Les pots-de-vin se sont multipliés quand il a déployé son talent pour réclamer des «extras» de la Ville pour des travaux censément réalisés par l’entrepreneur.

Le plus gros pot-de-vin a atteint 25 000 $ et ce fut le cas à quelques reprises. Mercredi, il a estimé avoir reçu 500 000 $ comptant au total, sans compter les tournois de golf, les bouteilles de vin, les repas à 100 $ par convive au restaurant et les billets de hockey. Les bouteilles de vin, «il n’y en a pas qui n’en donnaient pas; c’était universel».

M. Leclerc déployait ce qu’il a appelé son «service cinq étoiles» pour favoriser les entrepreneurs généreux à son égard. Ce service consistait à utiliser une méthode de calcul plus favorable à l’entrepreneur, comme le fait de payer l’entrepreneur à l’heure, par exemple. Ou bien il veillait à ce que les dossiers se règlent vite au service administratif, afin que l’entrepreneur soit plus rapidement payé par la Ville.

Possible de le coincer?

En réponse à la question du commissaire Renaud Lachance, il a indiqué qu’il aurait «été très difficile» pour un supérieur honnête et rigoureux de le coincer, tant il était devenu habile dans ses manigances.

Du même souffle cependant, il a souligné qu’il ne se cachait pas de jouer au golf avec des entrepreneurs en construction et qu’il avait une entente «tacite» avec les surveillants des travaux, à défaut d’entente ouverte, pour disposer d’une certaine marge de manoeuvre dans ses recommandations de paiements. Il savait aussi, avec son supérieur Gilles Vézina, ce qui pouvait «passer» et ce qui ne pouvait pas passer comme extras.

Il prenait la peine de toujours partir de véritables travaux imprévus réalisés par l’entrepreneur pour gonfler la facture des extras. Sans ces véritables travaux imprévus, «je n’avais pas beaucoup d’espace pour faire place à mon imaginaire», a-t-il lancé. «Je ne peux pas inventer des choses.»

L’ancien chargé de projets a aussi soutenu que l’adoption du code de conduite à la Ville de Montréal en 2009 a eu un effet dissuasif et les gens se sont autodisciplinés.
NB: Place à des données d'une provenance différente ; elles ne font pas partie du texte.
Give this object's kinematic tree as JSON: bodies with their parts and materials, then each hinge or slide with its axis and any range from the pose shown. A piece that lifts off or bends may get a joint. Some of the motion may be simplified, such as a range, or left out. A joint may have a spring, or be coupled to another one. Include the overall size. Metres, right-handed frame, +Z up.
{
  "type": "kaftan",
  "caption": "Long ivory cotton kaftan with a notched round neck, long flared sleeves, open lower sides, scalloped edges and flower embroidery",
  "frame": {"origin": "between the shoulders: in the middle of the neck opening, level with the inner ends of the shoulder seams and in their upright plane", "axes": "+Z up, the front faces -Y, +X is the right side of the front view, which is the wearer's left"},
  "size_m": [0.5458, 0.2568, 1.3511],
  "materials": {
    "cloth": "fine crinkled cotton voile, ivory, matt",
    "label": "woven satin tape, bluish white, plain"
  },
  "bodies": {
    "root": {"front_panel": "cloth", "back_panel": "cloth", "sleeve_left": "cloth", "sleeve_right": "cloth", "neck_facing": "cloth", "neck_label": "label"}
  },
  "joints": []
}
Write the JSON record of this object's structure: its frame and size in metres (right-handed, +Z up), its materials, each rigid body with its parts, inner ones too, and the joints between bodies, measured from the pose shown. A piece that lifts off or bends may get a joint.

Il a pris sa retraite en 2010. La procureure de la Commission, Me Sonia Lebel, lui a toutefois fait admettre que même avant ce code, il était lié par un code de déontologie en tant qu’ingénieur.

Mais il a prétendu que si on lui avait expliqué la portée d’un code, il aurait peut-être pris cela plus au sérieux. «Moi, personnellement, ça m’aurait peut-être fait allumer, fait peur, fait prendre conscience plus rapidement», a-t-il avancé.

M. Leclerc a aussi affirmé qu’à cause des compressions budgétaires au fil des ans à la Ville de Montréal, le personnel de son service avait été considérablement réduit depuis 1990, ce qui a ouvert la voie aux profiteurs.

Lui-même se retrouvait constamment face aux mêmes entrepreneurs et il s’est créé des liens, dans un contexte où il y avait peu de surveillance. «On était plus vulnérable, parce qu’on était moins nombreux et qu’on avait moins de ressources», a-t-il opiné.

Son interrogatoire en chef est terminé. Son contre-interrogatoire commencera quand la Commission reprendra ses travaux, le lundi 12 novembre.